Method Setup Teardown Use Case
iter None None Simple operations, no state
iter_batched Before batch After batch Owned input, needs fresh state
iter_batched_ref Before batch After batch Reference input, reuse state

BatchSize guidelines:

BatchSize When to Use
SmallInput Setup is cheap, need precise per-iteration
LargeInput Setup is expensive, can reuse across iterations
PerIteration Must have fresh state every time
NumIterations(n) Custom control over batch size

When to use iter_batched:

// Fresh state for stateful operations
b.iter_batched(
    || create_fresh_data(),
    |data| modify_in_place(data),
    BatchSize::SmallInput,
);
 
// Exclude setup from timing
b.iter_batched(
    || expensive_initialization(),
    |resource| measure_this_operation(resource),
    BatchSize::LargeInput,
);
 
// Resource cleanup
b.iter_batched(
    || create_file(),
    |file| read_and_process(file),
    BatchSize::SmallInput,
); // File dropped (closed) after

Key insight: iter_batched solves the fundamental benchmarking problem of separating setup from measurement.
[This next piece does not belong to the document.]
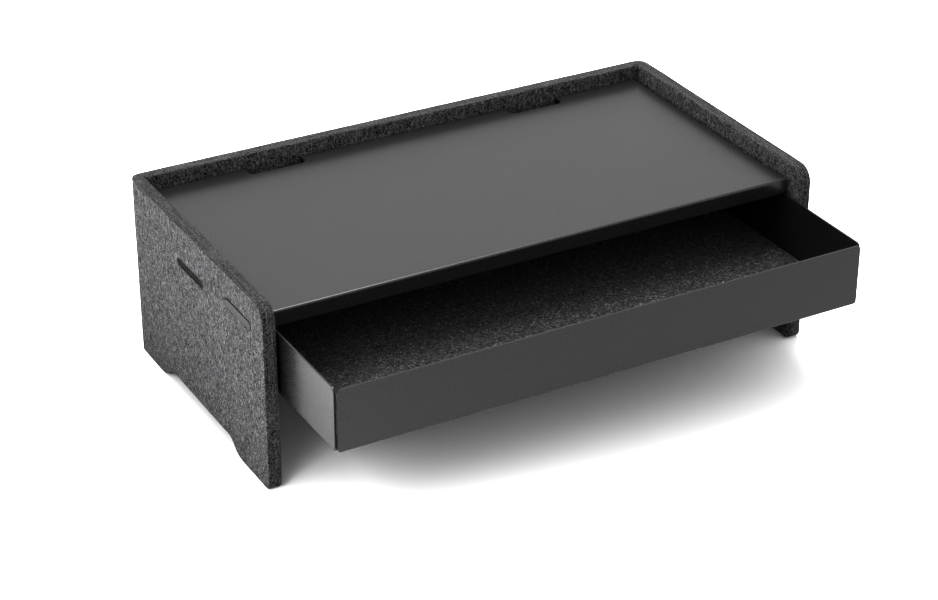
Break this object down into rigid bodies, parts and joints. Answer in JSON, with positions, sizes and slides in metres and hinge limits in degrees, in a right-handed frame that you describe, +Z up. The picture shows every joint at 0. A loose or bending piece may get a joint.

Without it, you'd either measure setup time (distorting results) or reuse state across iterations (giving unrealistic measurements). The BatchSize parameter lets you control the trade-off between measurement precision (more iterations) and setup overhead (fewer setup calls). For operations that modify state—sorting, in-place algorithms, stateful processing—iter_batched ensures each measurement starts from a consistent, representative state. For expensive setup—large allocations, file creation, network connections—BatchSize::LargeInput amortizes the setup cost across multiple routine calls. The pattern is: setup creates what you need, routine does what you measure, and teardown (implicit in dropping) cleans up.